[The Seven Great Monarchies Of The Ancient Eastern World, Vol 7. (of 7): The Sassanian or New Persian Empire by George Rawlinson]@TWC D-Link book
The Seven Great Monarchies Of The Ancient Eastern World, Vol 7. (of 7): The Sassanian or New Persian Empire

CHAPTER XX
63/72

At any rate the expedition cannot have had any great success; for shortly afterwards (A.D.

571) we find Turkish ambassadors once more visiting the Byzantine court, and entreating Justin to renounce the fifty years' peace and unite with them in a grand attack upon the common enemy, which, if assaulted simultaneously on either side, might (they argued) be almost certainly crushed.

Justin gave the ambassadors no definite reply, but renewed the alliance with Dizabul, and took seriously into consideration the question whether he should not yield to the representations made to him, and renew the war which Justinian had terminated nine years previously.
There were many circumstances which urged him towards a rupture.

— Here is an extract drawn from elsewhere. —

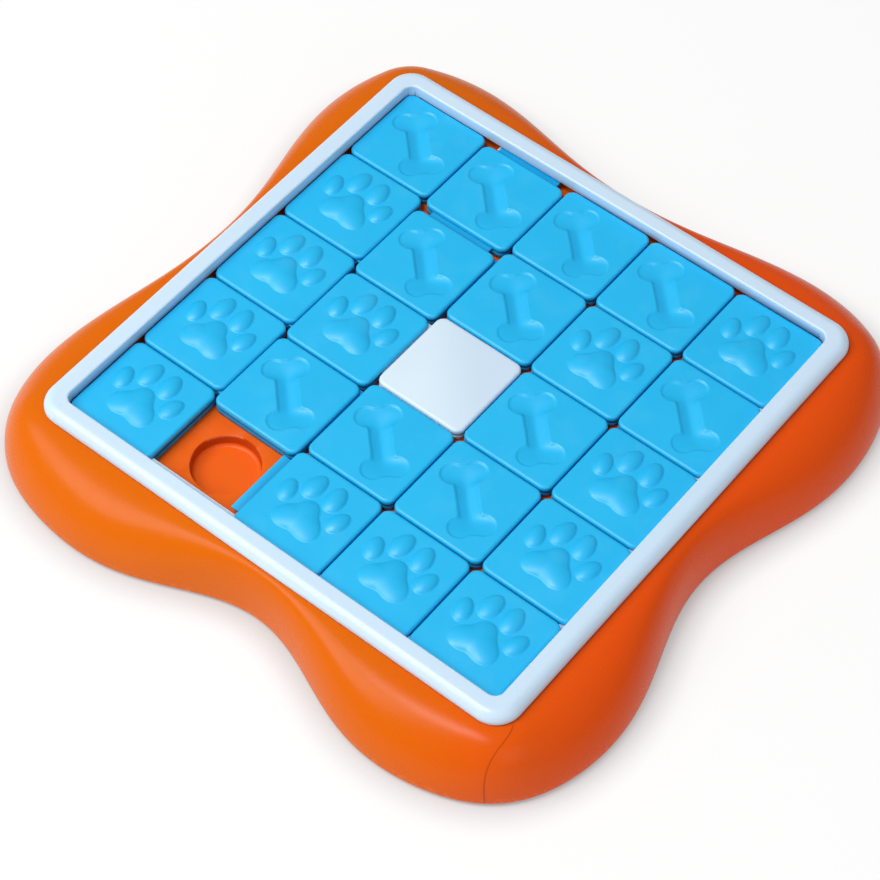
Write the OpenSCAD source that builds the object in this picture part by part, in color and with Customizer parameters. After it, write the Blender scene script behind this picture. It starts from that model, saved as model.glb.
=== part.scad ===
// Sliding-tile treat puzzle: a lobed base holds a tray of round treat cups,
// tongue-and-groove tiles cover the cups and slide about one empty cell,
// and a frame screwed on from below keeps the tiles in.
// Frame of reference: +Z up, X along the tile columns a to e, Y along the rows 1 to 5,
// origin at the centre of the underside, where the feet meet the floor.

/* [Tile grid] */
// Distance from one tile to the next
tile_pitch = 40; // [38:0.5:44]
// Open gap between two tiles
tile_gap = 0.7; // [0.6:0.1:1.2]
// How far the three lower tiles of column b have crept into the empty cell
column_creep = 4.9; // [2:0.1:6]
// How far the top tile of column b has crept after them
column_top_creep = 2.4; // [1:0.1:3]
// How far the crept tiles of column b stand off to the left
column_lean = 0.3; // [0:0.1:0.3]
// How far the three right-hand tiles of row 1 have crept left
row_creep = 0.9; // [0:0.1:0.9]

/* [Tile] */
// Height of a tile without its motif
tile_h = 5.8; // [5.4:0.1:6.4]
// Radius of a tile's four upright corners
tile_corner = 3.6; // [2.5:0.1:5]
// Radius of the rounded edge around the top
tile_edge = 1.2; // [0.6:0.1:1.8]
// How far the tongue stands out of the tile
tongue_reach = 4.2; // [3:0.1:4.4]
// Thickness of the tongue
tongue_t = 1.2; // [1:0.1:1.4]
// Length of side without a tongue at the tile's back left corner
tongue_gap = 5; // [3.6:0.1:8]
// Free height left above and below the tongue in its groove
tongue_play = 0.25; // [0.2:0.05:0.35]
// Thickness of the lip under the groove
groove_lip = 2; // [1.2:0.1:2.2]
// Wall left around the hollow under a tile
tile_wall = 2.2; // [1.6:0.1:3]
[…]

The payments to be made under the fifty years' peace had in his eyes the appearance of a tribute rendered by Rome to Persia, which was, he thought, an intolerable disgrace.

A subsidy, not very dissimilar, which Justinian had allowed the Saracenic Arabs under Persian rule, he had already discontinued; and hostilities had, in consequence, already commenced between the Persian and the Roman Saracens.